2023-10-16 Thread Greg Clayton via Dwarf-discuss

> On Oct 16, 2023, at 9:12 AM, David Blaikie via Dwarf-discuss 
>  wrote:
> 
> 
> 
> On Mon, Oct 16, 2023 at 8:57 AM Alexander Yermolovich  <mailto:ayerm...@meta.com>> wrote:
>> For background llvm discussion on how to implement it: 
>> https://discourse.llvm.org/t/debuginfo-dwarfv5-lld-debug-names-with-fdebug-type-sections/73445
>> 
>> Thanks for explaining the issue, and proposing spec change. 
>> The question I have. Is non-bit identical TUs with the same hash a 
>> fundamental issue that needs to be addressed somehow in the next version of 
>> the spec? If we could have such guarantee that should simplify things quite 
>> a bit. The linker can just follow the same path as for functions. Compiler 
>> can generate symbol name unique for the type unit hash. So, when linker 
>> comdats TU sections entries in TU list will point to correct address and no 
>> special logic is needed for tombstone. I guess there is a hashing mechanism 
>> in DWARF spec, but LLVM is not using it. Should we go back to it, is it 
>> enough?
> 
> The hashing mechanism in the spec doesn't guarantee bit-identicality, I 
> believe. It's structural equivalence (eg: if you produce the main type DIE 
> followed by an int DIE that the main type needs, or you emit the int DIE 
> first, followed by the main type DIE - these hash to the same value (because 
> you start from the type DIE and hash outwards/to what it can reach, and has 
> structural equivalence - int is int, no matter what offset it's at)) not bit 
> identical. For a bunch of reasons this is preferable.
> 
> (yes, clang takes this further and hashes based on the C++ ODR - which is 
> off-spec, but workable in our experience)
> 
> I was thinking another direction we could go is that, I think, the only 
> things in a type unit that can be referenced is the type (I think?) then 
> perhaps we could modify how types defined in type units are referenced.
> 
> If only the type can be referenced in a type unit, we could emit a 
> .debug_names entry without a DW_IDX_die_offset - just the DW_IDX_type_unit - 
> and the consumer can use the header of the type unit to find the exact type 
> unit DIE.
> 
> Are there any other things that could be referenced within a type unit?

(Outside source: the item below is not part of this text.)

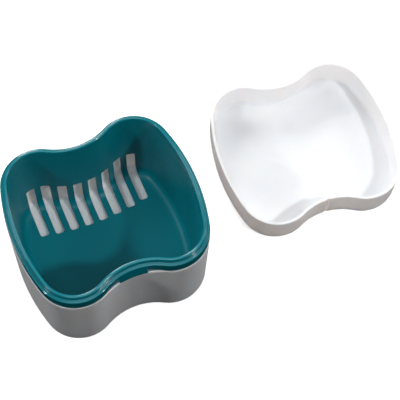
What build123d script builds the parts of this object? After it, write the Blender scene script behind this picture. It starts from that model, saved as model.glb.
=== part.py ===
from build123d import *
import math
import os

# Denture bath case: an outer tub, a strainer basket that hangs in it and a slip-on lid.
#
# All lengths are millimetres. The origin lies on the surface the case stands on, under the middle
# of the tub. +X runs across the case, +Y to its back (the slotted side of the basket), +Z up.
# The lid lies beside the tub, turned over, its open side up.

# ---- plan of the case: two rounded lobes a side, drawn in to a waist at front and back ----
case_width = 96.0        # side to side, over the tub's rim
case_depth = 86.3        # front to back, over the lobes
lobe_radius = 20.0       # rounding of the four lobes
side_bow = 3.3           # how far each side bulges past its two lobes
waist_draw = 6.4         # how far each waist is drawn in from its two lobes

# ---- tub ----
tub_height = 46.8        # table to rim
tub_wall = 1.8
tub_floor = 1.6
tub_lean = 0.8           # how far the foot is drawn in from the rim, each side
tub_foot_radius = 2.5    # outer edge of the foot
tub_floor_radius = 4.0   # inside, wall into floor
rim_edge_radius = 0.4
thumb_shelf_reach = 0.7  # how far the front rim is drawn out at the waist, under the thumb tab

# ---- strainer basket ----
basket_wall = 1.5
basket_floor = 1.3
basket_floor_gap = 0.6   # between the basket's floor and the tub's
basket_floor_radius = 5.0
basket_draft = 3.4       # degrees each wall leans outwards
collar_setback = 0.3     # the collar stands this far inside the tub's rim
collar_height = 6.5      # outer skirt of the basket that sits on the tub's rim
collar_wall = 1.2
collar_top = 1.4
collar_edge_radius = 0.55
lip_height = 2.7         # upright lip above the collar, which the lid slips over
lip_wall = 1.8
lip_edge_radius = 0.8
tab_width = 15.0         # thumb tab in the middle of the front waist
tab_reach = 1.1
tab_corner_radius = 0.8

# ---- drain slots through the basket's back wall and floor ----
slot_count = 8
slot_pitch = 8.0
slot_width = 4.8
slot_top = 22.0          # height that the slots reach on the wall
slot_floor_reach = 21.75 # how far in from the back waist the middle slots run over the floor
slot_end_bow = 130.0     # radius of the line on which the slots end
slot_end_radius = 1.4
slot_top_radius = 0.8

# ---- lid ----
lid_height = 17.2
lid_wall = 1.4
lid_top = 1.6
lid_lean = 0.3           # how far the lid's top is drawn in from its rim, each side
lid_clearance = 0.3      # between the lid's skirt and the basket's lip
lid_edge_radius = 2.0
lid_inner_radius = 1.6
lid_rim_radius = 0.3
lid_notch_width = 2.6    # thumbnail notch in the middle of the lid's front waist
lid_notch_depth = 0.5
lid_place_x = 118.0      # where the lid lies beside the tub
lid_place_y = 10.9
lid_turn = -4.9          # degrees about the vertical

waist_y = case_depth / 2 - waist_draw


def case_outline(inset, front_waist_reach=0.0):
    """The case's plan, `inset` inside the tub's rim: eight arcs, each tangent to the next.

    The lobes' circles keep their centres, so every inset is a true parallel of the rim.
    front_waist_reach moves the middle of the front waist outwards.
    """
    lobe_x = case_width / 2 - side_bow - lobe_radius
    lobe_y = case_depth / 2 - lobe_radius
    side_rise = lobe_x - case_width / 2
    side_radius = (lobe_radius**2 - side_rise**2 - lobe_y**2) / (2 * (side_rise + lobe_radius))
    side_x = case_width / 2 - side_radius

    def waist_radius(half_depth):
        rise = half_depth - lobe_y
        return (lobe_x**2 + rise**2 - lobe_radius**2) / (2 * (lobe_radius - rise))

    def on_lobe(front_or_back, toward_x, toward_y, inward):
        """Point of the right-hand lobe's arc on the line from (toward_x, toward_y)."""
        away = math.hypot(lobe_x - toward_x, front_or_back * lobe_y - toward_y)
        reach = inward * (lobe_radius - inset) / away
        return (lobe_x + (lobe_x - toward_x) * reach,
                front_or_back * lobe_y + (front_or_back * lobe_y - toward_y) * reach)

    def lobe_middle(start, end, front_or_back):
        """Point half way round the lobe's arc between its two ends."""
        across = (start[0] + end[0]) / 2 - lobe_x
        along = (start[1] + end[1]) / 2 - front_or_back * lobe_y
        reach = (lobe_radius - inset) / math.hypot(across, along)
        return (lobe_x + across * reach, front_or_back * lobe_y + along * reach)

    def left(point):
        return (-point[0], point[1])

    back_waist = waist_y
    front_waist = waist_y + front_waist_reach
    side_front = on_lobe(-1, side_x, 0, 1)
    side_back = on_lobe(1, side_x, 0, 1)
    waist_back = on_lobe(1, 0, back_waist + waist_radius(back_waist), -1)
    waist_front = on_lobe(-1, 0, -front_waist - waist_radius(front_waist), -1)
    lobe_back = lobe_middle(side_back, waist_back, 1)
    lobe_front = lobe_middle(side_front, waist_front, -1)

    with BuildSketch(Plane.XY, mode=Mode.PRIVATE) as outline:
        with BuildLine():
            ThreePointArc(side_front, (case_width / 2 - inset, 0), side_back)
            ThreePointArc(side_back, lobe_back, waist_back)
            ThreePointArc(waist_back, (0, back_waist - inset), left(waist_back))
            ThreePointArc(left(waist_back), left(lobe_back), left(side_back))
            ThreePointArc(left(side_back), (inset - case_width / 2, 0), left(side_front))
            ThreePointArc(left(side_front), left(lobe_front), left(waist_front))
            ThreePointArc(left(waist_front), (0, inset - front_waist), waist_front)
            ThreePointArc(waist_front, lobe_front, side_front)
        make_face()
    return outline.sketch


def edges_at(part, height):
    """The part's edges that lie level at this height."""
    return part.edges().filter_by_position(Axis.Z, height - 0.01, height + 0.01)


# ---- heights that follow from the sizes above ----
basket_underside = tub_floor + basket_floor_gap
basket_inside = basket_underside + basket_floor
collar_level = tub_height + collar_height
lip_level = collar_level + lip_height
lip_inset = collar_setback + lid_wall + lid_clearance
draft_slope = math.tan(math.radians(basket_draft))


def basket_inner_inset(height):
    """How far the basket's inner face stands inside the rim's outline at a height."""
    return lip_inset + lip_wall + (lip_level - height) * draft_slope


# ---- tub: drafted shell, its front rim drawn out at the waist into a shelf for the thumb tab ----
with BuildPart() as tub_cavity:
    with BuildSketch(Plane.XY.offset(tub_floor)):
        add(case_outline(tub_wall + tub_lean))
    with BuildSketch(Plane.XY.offset(tub_height)):
        add(case_outline(tub_wall))
    loft(ruled=True)
    fillet(edges_at(tub_cavity, tub_floor), tub_floor_radius)

with BuildPart() as tub:
    with BuildSketch(Plane.XY):
        add(case_outline(tub_lean))
    with BuildSketch(Plane.XY.offset(tub_height)):
        add(case_outline(0, thumb_shelf_reach))
    loft(ruled=True)
    fillet(edges_at(tub, 0), tub_foot_radius)
    fillet(edges_at(tub, tub_height), rim_edge_radius)
    add(tub_cavity.part, mode=Mode.SUBTRACT)
tub.part.label = "outer_tub"

# ---- basket: drafted shell hung from a hollow collar, with a lip for the lid ----
with BuildPart() as basket_cavity:
    with BuildSketch(Plane.XY.offset(basket_inside)):
        add(case_outline(basket_inner_inset(basket_inside)))
    with BuildSketch(Plane.XY.offset(lip_level)):
        add(case_outline(basket_inner_inset(lip_level)))
    loft(ruled=True)
    fillet(edges_at(basket_cavity, basket_inside), basket_floor_radius)

with BuildPart() as drain_slots:
    with BuildSketch(Plane.XY):
        for place in range(slot_count):
            slot_x = (place - (slot_count - 1) / 2) * slot_pitch
            end_bow = slot_end_bow - math.sqrt(slot_end_bow**2 - slot_x**2)
            with Locations((slot_x, waist_y - slot_floor_reach + end_bow)):
                RectangleRounded(slot_width, case_depth, slot_end_radius, align=(Align.CENTER, Align.MIN))
    extrude(amount=slot_top)
    fillet(edges_at(drain_slots, slot_top).filter_by(Axis.Y), slot_top_radius)

with BuildPart() as basket_body:
    with BuildSketch(Plane.XY.offset(basket_underside)):
        add(case_outline(basket_inner_inset(basket_underside) - basket_wall))
    with BuildSketch(Plane.XY.offset(collar_level)):
        add(case_outline(basket_inner_inset(collar_level) - basket_wall))
    loft(ruled=True)
    fillet(edges_at(basket_body, basket_underside), basket_floor_radius + basket_floor)

with BuildPart() as thumb_tab:
    with BuildSketch(Plane.XY.offset(tub_height)):
        add(case_outline(collar_setback, tab_reach))
    with BuildSketch(Plane.XY.offset(collar_level - collar_edge_radius)):
        add(case_outline(collar_setback))
    loft(ruled=True)
    with BuildSketch(Plane.XY.offset(tub_height)):
        with Locations((0, -waist_y)):
            Rectangle(tab_width, lobe_radius)
    extrude(amount=collar_height, mode=Mode.INTERSECT)
    tab_ends = thumb_tab.faces().filter_by(Axis.X).edges().group_by(Axis.Y)[0]
    fillet(tab_ends, tab_corner_radius)

with BuildPart() as collar:
    with BuildSketch(Plane.XY.offset(tub_height)):
        add(case_outline(collar_setback))
    extrude(amount=collar_height)
    fillet(edges_at(collar, collar_level), collar_edge_radius)
    add(thumb_tab.part)
    with BuildSketch(Plane.XY.offset(tub_height)):
        add(case_outline(collar_setback + collar_wall))
    extrude(amount=collar_height - collar_top, mode=Mode.SUBTRACT)

with BuildPart() as basket:
    add(collar.part)
    add(basket_body.part)
    with BuildSketch(Plane.XY.offset(collar_level)):
        add(case_outline(lip_inset))
    extrude(amount=lip_height)
    add(basket_cavity.part, mode=Mode.SUBTRACT)
    fillet(edges_at(basket, lip_level), min(lip_edge_radius, 0.45 * lip_wall))
    add(drain_slots.part, mode=Mode.SUBTRACT)
basket.part.label = "strainer_basket"

# ---- lid: shallow drafted cap, lying on its flat top beside the tub ----
lid_plane = Plane(origin=(lid_place_x, lid_place_y, 0),
                  x_dir=(math.cos(math.radians(lid_turn)), math.sin(math.radians(lid_turn)), 0),
                  z_dir=(0, 0, 1))
lid_inset = lip_inset - lid_clearance - lid_wall

with BuildPart() as lid_cavity:
    with BuildSketch(lid_plane.offset(lid_top)):
        add(case_outline(lid_inset + lid_wall + lid_lean))
    with BuildSketch(lid_plane.offset(lid_height)):
        add(case_outline(lid_inset + lid_wall))
    loft(ruled=True)
    fillet(edges_at(lid_cavity, lid_top), lid_inner_radius)

with BuildPart() as lid:
    with BuildSketch(lid_plane):
        add(case_outline(lid_inset + lid_lean))
    with BuildSketch(lid_plane.offset(lid_height)):
        add(case_outline(lid_inset))
    loft(ruled=True)
    fillet(edges_at(lid, 0), lid_edge_radius)
    fillet(edges_at(lid, lid_height), lid_rim_radius)
    notch_radius = (lid_notch_width**2 / 4 + lid_notch_depth**2) / (2 * lid_notch_depth)
    with BuildSketch(lid_plane):
        with Locations((0, lid_inset + lid_notch_depth - waist_y - notch_radius)):
            Circle(notch_radius)
    extrude(amount=lid_height, mode=Mode.SUBTRACT)
    add(lid_cavity.part, mode=Mode.SUBTRACT)
lid.part.label = "lid"

os.makedirs("parts", exist_ok=True)
for piece in (tub, basket, lid):
    export_step(piece.part, f"parts/{piece.part.label}.step")
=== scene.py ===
import bpy
import numpy as np
from mathutils import Matrix, Vector


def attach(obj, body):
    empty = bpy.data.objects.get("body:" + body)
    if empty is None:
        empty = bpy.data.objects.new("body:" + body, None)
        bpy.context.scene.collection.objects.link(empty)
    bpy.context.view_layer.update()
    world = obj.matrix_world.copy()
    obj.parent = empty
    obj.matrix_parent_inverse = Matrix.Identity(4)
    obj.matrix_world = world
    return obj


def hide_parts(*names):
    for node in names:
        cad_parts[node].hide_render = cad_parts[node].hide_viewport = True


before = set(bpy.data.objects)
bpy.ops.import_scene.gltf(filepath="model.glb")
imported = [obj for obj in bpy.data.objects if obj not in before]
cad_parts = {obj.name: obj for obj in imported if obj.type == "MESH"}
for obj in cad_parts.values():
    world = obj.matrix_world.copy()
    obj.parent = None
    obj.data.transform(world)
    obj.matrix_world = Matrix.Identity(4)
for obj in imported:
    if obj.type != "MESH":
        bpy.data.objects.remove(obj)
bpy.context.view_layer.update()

# ---------------------------------------------------------------------------------------------
# Outer tub. The white bath that holds the soaking liquid: one moulding in polypropylene whose
# walls lean out a little to leave the mould. It stands on its flat underside, and the front of
# its rim is drawn out into a small shelf under the basket's thumb tab.
# ---------------------------------------------------------------------------------------------
MM = 0.001
CASE_WIDTH, CASE_DEPTH = 96.0 * MM, 86.3 * MM
LOBE_RADIUS = 20.0 * MM
SIDE_BOW = 3.3 * MM
WAIST_DRAW = 6.4 * MM

TUB_HEIGHT = 46.8 * MM
TUB_WALL, TUB_FLOOR = 1.8 * MM, 1.6 * MM
TUB_LEAN = 0.8 * MM
TUB_FOOT_RADIUS = 2.5 * MM
TUB_FLOOR_RADIUS = 4.0 * MM
RIM_EDGE_RADIUS, RIM_INNER_RADIUS = 0.4 * MM, 0.25 * MM
SHELF_REACH = 0.7 * MM
EDGE_MARGIN = 0.5 * MM                       # from a rounded corner's end to the flat's own edge
SIDE_STEPS, LOBE_STEPS, WAIST_STEPS = 44, 50, 64        # columns to an arc of the plan line

lobe_x = CASE_WIDTH / 2 - SIDE_BOW - LOBE_RADIUS
lobe_y = CASE_DEPTH / 2 - LOBE_RADIUS
waist_y = CASE_DEPTH / 2 - WAIST_DRAW
side_rise = lobe_x - CASE_WIDTH / 2
side_radius = (LOBE_RADIUS**2 - side_rise**2 - lobe_y**2) / (2 * (side_rise + LOBE_RADIUS))
side_x = CASE_WIDTH / 2 - side_radius
side_turn = np.arctan2(lobe_y, lobe_x - side_x)


def waist_arc(reach):
    """Radius of a waist's hollow arc, the height of its centre over the case's middle, and the
    direction from that centre to the lobe: the arc touches both lobes' circles."""
    rise = waist_y + reach - lobe_y
    radius = (lobe_x**2 + rise**2 - LOBE_RADIUS**2) / (2 * (LOBE_RADIUS - rise))
    centre = waist_y + reach + radius
    return radius, centre, np.arctan2(lobe_y - centre, lobe_x)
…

LLDB will want access to any types contained within the type units. Many 
classes contain type definitions within the class itself. Any CUs wanting to 
access these types of course can't, so they have the duplicate the entire 
declaration context for the type (containing namespaces and the class itself 
with a DW_AT_declaration(true) attribute) then create the copy of the contained 
type if it is simple. 

For example every STL class defines all sorts of "iterator", "const_iterator", 
"reverse_iterator", "size_type", "pointer_type", "reference_type", etc inside 
of the class. If no variables from a CU references these types, then we won't 
have access to them if we only add the main type unit type to the .debug_names 
table. 

So it is correct that the only thing that can be referenced in a type unit is 
the main type itself from a DWARF perspective, but it would be a shame if no 
debugger clients can use any of the extra types in the type units unless they 
are directly referenced (and duplicated) in a CU. 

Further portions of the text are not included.